_Challenge_
Restate verbatim the lines between the one holding "back_shell();" and the one holding "obj.matrix_world = Matrix.Identity(4)", both included, and no others.

***** Available data

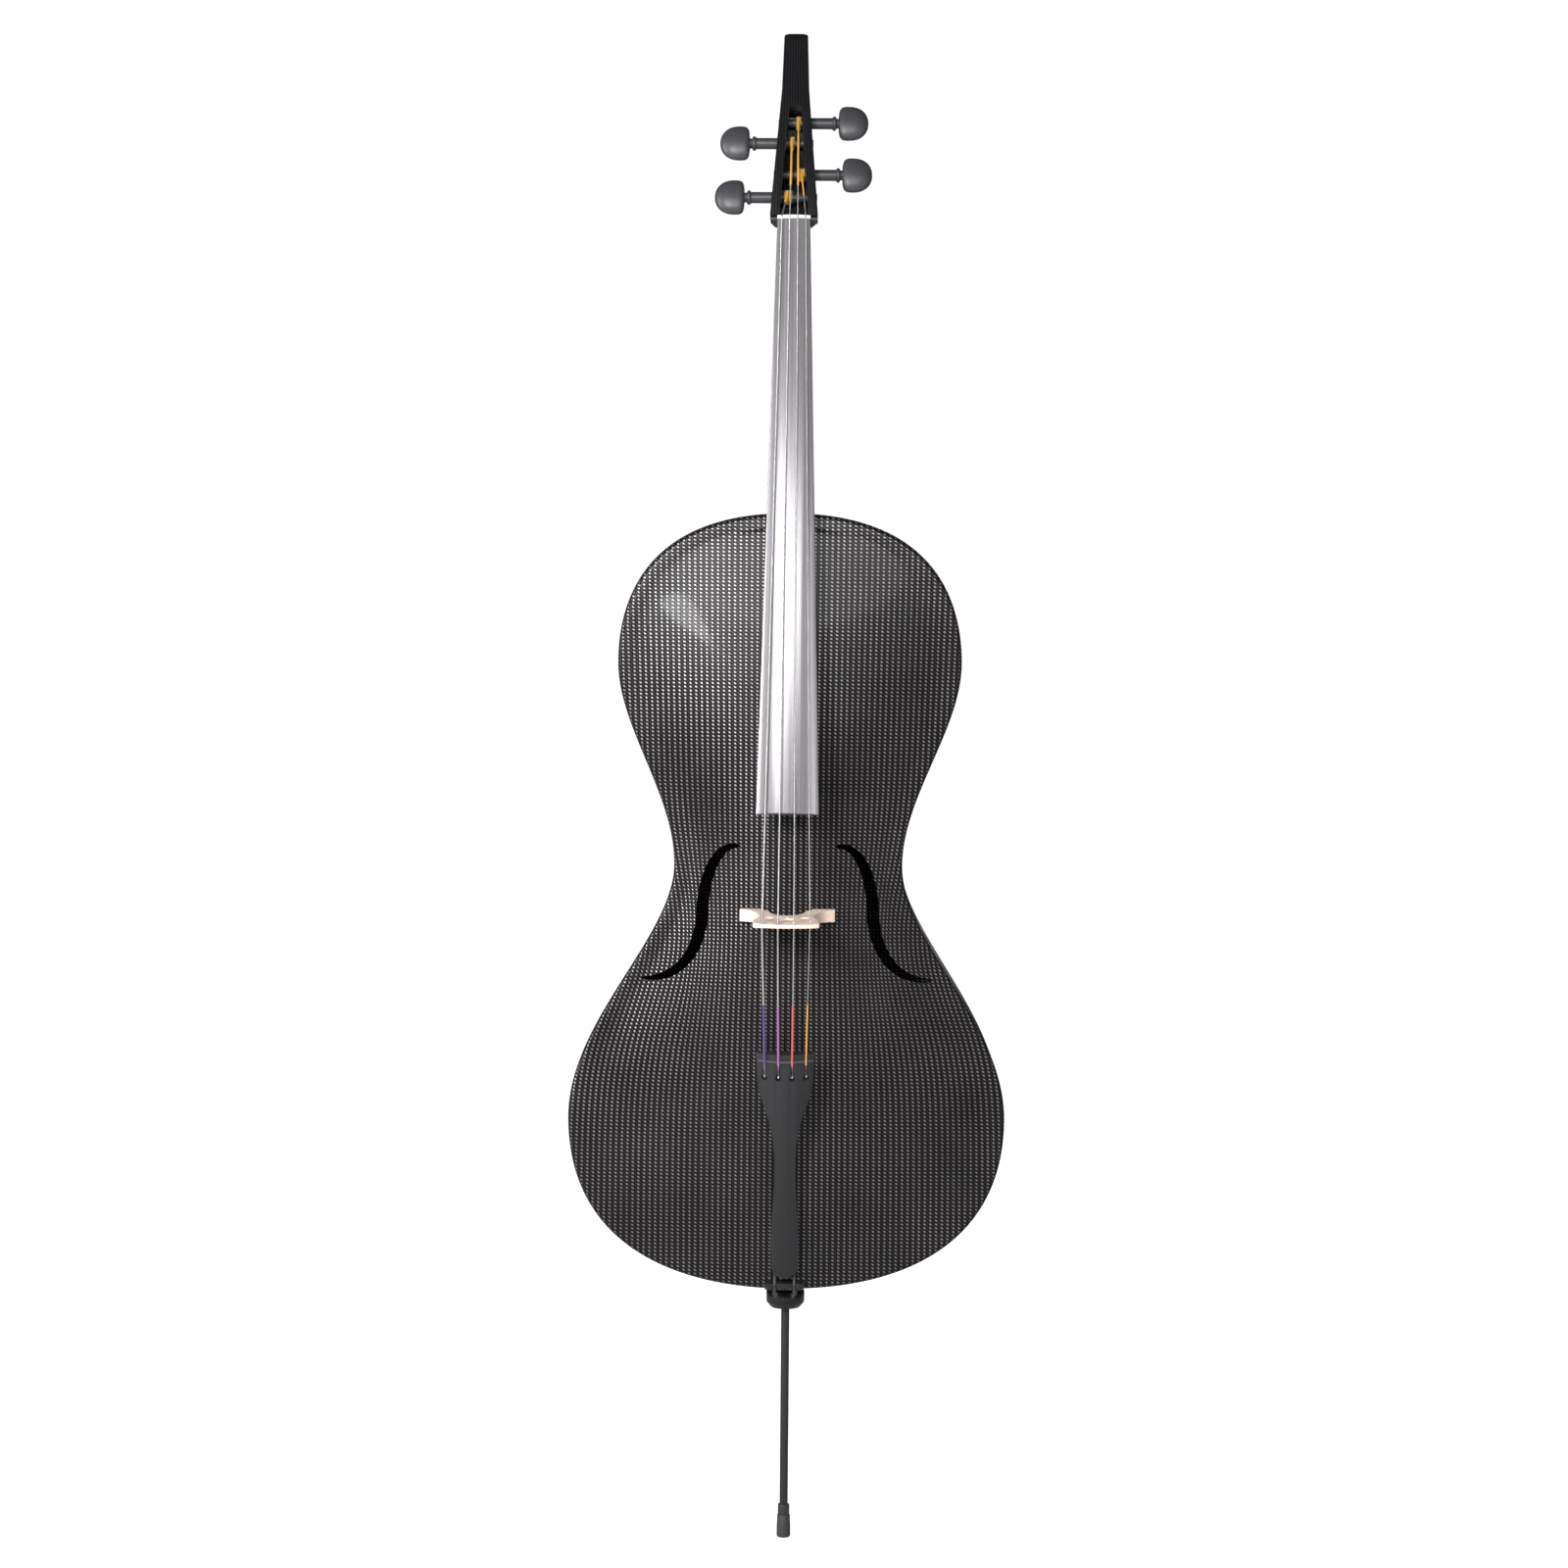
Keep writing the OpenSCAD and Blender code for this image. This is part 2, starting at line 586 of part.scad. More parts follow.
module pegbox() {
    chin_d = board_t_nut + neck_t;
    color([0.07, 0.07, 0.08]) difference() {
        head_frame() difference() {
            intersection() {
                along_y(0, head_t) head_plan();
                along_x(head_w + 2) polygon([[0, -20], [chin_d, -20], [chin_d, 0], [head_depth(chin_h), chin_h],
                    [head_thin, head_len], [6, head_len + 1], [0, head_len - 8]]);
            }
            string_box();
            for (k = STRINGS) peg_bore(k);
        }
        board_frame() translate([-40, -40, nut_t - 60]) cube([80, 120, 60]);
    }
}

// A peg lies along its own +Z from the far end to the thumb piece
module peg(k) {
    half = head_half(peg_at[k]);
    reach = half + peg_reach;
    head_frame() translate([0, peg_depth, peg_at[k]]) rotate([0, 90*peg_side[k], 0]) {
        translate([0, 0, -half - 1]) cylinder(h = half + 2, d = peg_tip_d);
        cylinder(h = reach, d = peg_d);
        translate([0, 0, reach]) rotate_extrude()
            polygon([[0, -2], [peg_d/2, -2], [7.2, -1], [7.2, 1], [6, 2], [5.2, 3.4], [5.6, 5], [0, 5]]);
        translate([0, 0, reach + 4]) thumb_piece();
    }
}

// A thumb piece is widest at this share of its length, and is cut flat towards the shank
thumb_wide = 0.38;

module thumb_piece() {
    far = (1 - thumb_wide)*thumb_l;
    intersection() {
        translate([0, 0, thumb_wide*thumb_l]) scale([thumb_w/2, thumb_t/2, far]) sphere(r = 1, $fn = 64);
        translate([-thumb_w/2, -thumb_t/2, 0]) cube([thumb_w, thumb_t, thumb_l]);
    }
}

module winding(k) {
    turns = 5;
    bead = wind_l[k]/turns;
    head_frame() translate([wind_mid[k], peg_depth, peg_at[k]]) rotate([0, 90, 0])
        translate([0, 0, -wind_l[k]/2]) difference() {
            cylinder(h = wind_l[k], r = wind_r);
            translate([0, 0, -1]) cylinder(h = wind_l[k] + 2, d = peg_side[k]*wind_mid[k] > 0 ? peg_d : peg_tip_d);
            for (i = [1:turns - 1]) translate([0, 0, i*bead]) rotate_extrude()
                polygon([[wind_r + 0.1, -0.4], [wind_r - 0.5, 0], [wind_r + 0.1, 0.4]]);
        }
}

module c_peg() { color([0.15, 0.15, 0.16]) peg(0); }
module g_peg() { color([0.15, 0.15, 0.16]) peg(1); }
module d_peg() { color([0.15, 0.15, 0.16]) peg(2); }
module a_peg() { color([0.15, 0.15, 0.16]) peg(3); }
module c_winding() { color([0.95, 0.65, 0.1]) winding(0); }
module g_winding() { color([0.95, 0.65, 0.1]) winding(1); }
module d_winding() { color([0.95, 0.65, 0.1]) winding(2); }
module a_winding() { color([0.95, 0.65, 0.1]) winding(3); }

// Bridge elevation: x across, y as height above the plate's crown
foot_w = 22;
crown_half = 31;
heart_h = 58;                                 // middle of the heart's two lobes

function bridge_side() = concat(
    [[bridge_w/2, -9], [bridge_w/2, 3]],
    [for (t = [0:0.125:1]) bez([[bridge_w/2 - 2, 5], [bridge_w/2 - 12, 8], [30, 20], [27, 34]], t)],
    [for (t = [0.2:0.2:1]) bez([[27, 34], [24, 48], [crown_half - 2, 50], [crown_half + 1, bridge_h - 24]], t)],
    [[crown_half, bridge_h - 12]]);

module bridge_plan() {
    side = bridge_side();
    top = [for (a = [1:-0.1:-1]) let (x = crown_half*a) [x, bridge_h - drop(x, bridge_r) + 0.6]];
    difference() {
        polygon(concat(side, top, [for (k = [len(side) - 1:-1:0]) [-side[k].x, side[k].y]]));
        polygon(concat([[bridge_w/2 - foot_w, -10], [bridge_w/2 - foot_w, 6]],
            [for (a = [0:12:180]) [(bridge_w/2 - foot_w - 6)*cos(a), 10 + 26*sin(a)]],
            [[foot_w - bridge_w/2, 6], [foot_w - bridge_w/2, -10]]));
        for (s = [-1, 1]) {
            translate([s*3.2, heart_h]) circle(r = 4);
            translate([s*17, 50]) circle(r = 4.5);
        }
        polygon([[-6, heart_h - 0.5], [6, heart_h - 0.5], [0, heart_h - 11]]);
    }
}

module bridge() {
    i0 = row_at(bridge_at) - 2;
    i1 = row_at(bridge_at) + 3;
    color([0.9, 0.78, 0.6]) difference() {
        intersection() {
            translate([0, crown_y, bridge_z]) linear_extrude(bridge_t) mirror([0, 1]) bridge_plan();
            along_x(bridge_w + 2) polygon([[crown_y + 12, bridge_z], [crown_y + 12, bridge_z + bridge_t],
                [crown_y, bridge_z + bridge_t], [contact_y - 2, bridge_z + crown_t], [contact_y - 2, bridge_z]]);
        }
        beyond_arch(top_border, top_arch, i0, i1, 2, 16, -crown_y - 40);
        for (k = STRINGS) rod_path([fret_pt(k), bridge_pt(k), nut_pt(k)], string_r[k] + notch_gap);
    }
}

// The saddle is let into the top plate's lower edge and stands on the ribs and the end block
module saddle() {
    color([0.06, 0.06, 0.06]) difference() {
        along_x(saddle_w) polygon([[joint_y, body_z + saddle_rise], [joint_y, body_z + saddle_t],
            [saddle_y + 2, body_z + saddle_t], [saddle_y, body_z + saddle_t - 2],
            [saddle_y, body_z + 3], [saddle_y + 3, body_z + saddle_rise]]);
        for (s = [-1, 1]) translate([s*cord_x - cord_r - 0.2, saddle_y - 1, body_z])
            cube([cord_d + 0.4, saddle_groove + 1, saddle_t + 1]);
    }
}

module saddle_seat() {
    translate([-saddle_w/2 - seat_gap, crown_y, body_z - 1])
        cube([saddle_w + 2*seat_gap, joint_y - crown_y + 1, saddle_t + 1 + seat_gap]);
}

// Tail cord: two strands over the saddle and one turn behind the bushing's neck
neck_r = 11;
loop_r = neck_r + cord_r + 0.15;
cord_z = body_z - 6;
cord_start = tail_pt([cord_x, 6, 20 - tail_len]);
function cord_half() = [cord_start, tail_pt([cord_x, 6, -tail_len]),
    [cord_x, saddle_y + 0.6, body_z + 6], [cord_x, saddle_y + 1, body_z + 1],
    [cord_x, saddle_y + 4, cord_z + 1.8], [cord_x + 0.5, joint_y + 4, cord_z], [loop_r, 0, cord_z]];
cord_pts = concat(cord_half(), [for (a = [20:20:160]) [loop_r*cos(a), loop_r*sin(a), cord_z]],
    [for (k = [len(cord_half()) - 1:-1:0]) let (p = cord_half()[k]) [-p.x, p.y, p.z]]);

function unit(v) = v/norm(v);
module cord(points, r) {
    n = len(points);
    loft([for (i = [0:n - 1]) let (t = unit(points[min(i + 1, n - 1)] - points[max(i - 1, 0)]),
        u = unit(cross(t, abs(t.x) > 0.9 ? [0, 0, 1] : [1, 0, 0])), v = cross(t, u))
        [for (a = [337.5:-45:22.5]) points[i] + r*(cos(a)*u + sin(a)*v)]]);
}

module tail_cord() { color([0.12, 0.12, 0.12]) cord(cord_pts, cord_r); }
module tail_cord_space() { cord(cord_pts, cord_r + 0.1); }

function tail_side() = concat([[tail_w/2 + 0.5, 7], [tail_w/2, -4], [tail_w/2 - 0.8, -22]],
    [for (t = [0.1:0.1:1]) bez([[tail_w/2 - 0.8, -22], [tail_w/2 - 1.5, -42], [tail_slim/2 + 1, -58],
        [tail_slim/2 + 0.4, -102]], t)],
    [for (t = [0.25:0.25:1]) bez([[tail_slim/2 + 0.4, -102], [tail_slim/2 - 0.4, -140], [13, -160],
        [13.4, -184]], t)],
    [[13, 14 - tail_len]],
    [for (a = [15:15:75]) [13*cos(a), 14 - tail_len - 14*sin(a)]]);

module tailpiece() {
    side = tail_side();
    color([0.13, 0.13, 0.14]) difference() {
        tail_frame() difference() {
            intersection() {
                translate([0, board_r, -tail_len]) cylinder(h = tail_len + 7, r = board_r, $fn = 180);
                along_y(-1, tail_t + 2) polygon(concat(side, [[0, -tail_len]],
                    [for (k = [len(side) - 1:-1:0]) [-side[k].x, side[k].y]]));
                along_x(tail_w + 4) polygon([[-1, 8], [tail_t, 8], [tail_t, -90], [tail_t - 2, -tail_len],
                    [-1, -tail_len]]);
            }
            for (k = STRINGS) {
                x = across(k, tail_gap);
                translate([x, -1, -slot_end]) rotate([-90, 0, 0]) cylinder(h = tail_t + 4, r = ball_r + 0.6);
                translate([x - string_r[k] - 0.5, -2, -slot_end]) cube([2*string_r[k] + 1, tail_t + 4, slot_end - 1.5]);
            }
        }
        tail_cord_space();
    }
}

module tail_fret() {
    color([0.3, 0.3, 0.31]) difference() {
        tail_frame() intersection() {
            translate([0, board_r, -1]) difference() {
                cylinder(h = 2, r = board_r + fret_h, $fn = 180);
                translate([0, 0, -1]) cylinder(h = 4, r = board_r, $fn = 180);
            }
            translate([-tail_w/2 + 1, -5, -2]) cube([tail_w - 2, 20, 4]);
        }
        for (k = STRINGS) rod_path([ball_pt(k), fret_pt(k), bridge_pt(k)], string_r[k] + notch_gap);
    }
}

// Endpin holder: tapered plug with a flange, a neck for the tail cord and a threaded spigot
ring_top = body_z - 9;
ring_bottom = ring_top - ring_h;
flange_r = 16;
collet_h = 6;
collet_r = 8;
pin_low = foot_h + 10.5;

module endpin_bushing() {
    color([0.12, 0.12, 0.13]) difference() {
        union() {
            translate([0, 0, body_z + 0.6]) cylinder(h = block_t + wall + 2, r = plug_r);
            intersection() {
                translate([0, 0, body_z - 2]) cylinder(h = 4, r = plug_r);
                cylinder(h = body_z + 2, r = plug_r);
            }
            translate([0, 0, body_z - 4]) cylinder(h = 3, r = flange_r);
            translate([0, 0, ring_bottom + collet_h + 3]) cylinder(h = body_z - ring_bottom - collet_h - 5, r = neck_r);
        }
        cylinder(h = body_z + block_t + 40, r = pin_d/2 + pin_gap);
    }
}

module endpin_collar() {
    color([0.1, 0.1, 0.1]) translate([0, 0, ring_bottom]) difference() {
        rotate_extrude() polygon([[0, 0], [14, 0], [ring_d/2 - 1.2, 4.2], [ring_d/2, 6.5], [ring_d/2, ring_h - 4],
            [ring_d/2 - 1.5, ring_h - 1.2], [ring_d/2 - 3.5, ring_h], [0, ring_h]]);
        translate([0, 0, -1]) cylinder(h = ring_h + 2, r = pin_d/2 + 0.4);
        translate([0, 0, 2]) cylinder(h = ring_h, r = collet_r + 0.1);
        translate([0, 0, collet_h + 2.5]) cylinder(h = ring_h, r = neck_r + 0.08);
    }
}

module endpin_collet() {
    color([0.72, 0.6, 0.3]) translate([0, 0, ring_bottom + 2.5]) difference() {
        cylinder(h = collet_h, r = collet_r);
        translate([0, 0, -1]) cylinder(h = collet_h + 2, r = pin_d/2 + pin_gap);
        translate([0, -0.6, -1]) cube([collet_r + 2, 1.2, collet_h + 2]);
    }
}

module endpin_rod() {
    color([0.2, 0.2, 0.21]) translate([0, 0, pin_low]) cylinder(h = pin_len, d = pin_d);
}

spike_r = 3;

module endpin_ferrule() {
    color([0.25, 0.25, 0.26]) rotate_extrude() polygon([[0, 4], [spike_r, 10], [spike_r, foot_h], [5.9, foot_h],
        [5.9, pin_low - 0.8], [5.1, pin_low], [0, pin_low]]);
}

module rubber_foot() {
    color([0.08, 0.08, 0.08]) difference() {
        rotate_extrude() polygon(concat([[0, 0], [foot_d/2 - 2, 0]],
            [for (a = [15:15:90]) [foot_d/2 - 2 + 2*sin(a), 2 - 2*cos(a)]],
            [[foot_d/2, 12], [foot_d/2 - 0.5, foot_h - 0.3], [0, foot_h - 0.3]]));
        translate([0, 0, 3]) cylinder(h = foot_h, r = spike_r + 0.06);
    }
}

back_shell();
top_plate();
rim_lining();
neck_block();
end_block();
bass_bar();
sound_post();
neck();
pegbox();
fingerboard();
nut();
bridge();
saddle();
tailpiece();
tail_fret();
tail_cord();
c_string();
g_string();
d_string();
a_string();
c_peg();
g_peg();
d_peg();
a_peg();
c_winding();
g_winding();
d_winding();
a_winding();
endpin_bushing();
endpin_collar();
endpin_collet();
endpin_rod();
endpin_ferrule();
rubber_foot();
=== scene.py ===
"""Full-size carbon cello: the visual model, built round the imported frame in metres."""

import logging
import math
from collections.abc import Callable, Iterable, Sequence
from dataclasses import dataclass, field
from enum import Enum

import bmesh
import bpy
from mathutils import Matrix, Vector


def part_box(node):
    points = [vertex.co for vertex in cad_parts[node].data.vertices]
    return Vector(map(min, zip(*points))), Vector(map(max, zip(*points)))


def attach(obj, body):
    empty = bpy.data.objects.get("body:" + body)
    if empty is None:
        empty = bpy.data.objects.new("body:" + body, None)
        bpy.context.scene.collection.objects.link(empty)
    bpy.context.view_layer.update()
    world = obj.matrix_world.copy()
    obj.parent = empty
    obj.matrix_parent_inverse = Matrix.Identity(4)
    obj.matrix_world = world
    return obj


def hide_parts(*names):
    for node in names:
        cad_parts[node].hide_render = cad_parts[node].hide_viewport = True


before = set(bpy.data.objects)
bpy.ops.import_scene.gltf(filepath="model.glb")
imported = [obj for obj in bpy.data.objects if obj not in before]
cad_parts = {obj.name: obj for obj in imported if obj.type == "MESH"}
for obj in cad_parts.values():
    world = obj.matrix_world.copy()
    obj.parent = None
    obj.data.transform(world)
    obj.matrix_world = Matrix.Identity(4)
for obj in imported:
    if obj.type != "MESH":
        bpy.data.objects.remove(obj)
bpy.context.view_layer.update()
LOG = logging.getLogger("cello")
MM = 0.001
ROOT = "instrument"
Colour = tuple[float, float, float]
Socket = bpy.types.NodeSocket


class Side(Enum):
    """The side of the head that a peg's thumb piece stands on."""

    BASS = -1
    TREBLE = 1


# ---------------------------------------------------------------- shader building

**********

_Response for this exercise_
back_shell();
top_plate();
rim_lining();
neck_block();
end_block();
bass_bar();
sound_post();
neck();
pegbox();
fingerboard();
nut();
bridge();
saddle();
tailpiece();
tail_fret();
tail_cord();
c_string();
g_string();
d_string();
a_string();
c_peg();
g_peg();
d_peg();
a_peg();
c_winding();
g_winding();
d_winding();
a_winding();
endpin_bushing();
endpin_collar();
endpin_collet();
endpin_rod();
endpin_ferrule();
rubber_foot();
=== scene.py ===
"""Full-size carbon cello: the visual model, built round the imported frame in metres."""

import logging
import math
from collections.abc import Callable, Iterable, Sequence
from dataclasses import dataclass, field
from enum import Enum

import bmesh
import bpy
from mathutils import Matrix, Vector


def part_box(node):
    points = [vertex.co for vertex in cad_parts[node].data.vertices]
    return Vector(map(min, zip(*points))), Vector(map(max, zip(*points)))


def attach(obj, body):
    empty = bpy.data.objects.get("body:" + body)
    if empty is None:
        empty = bpy.data.objects.new("body:" + body, None)
        bpy.context.scene.collection.objects.link(empty)
    bpy.context.view_layer.update()
    world = obj.matrix_world.copy()
    obj.parent = empty
    obj.matrix_parent_inverse = Matrix.Identity(4)
    obj.matrix_world = world
    return obj


def hide_parts(*names):
    for node in names:
        cad_parts[node].hide_render = cad_parts[node].hide_viewport = True


before = set(bpy.data.objects)
bpy.ops.import_scene.gltf(filepath="model.glb")
imported = [obj for obj in bpy.data.objects if obj not in before]
cad_parts = {obj.name: obj for obj in imported if obj.type == "MESH"}
for obj in cad_parts.values():
    world = obj.matrix_world.copy()
    obj.parent = None
    obj.data.transform(world)
    obj.matrix_world = Matrix.Identity(4)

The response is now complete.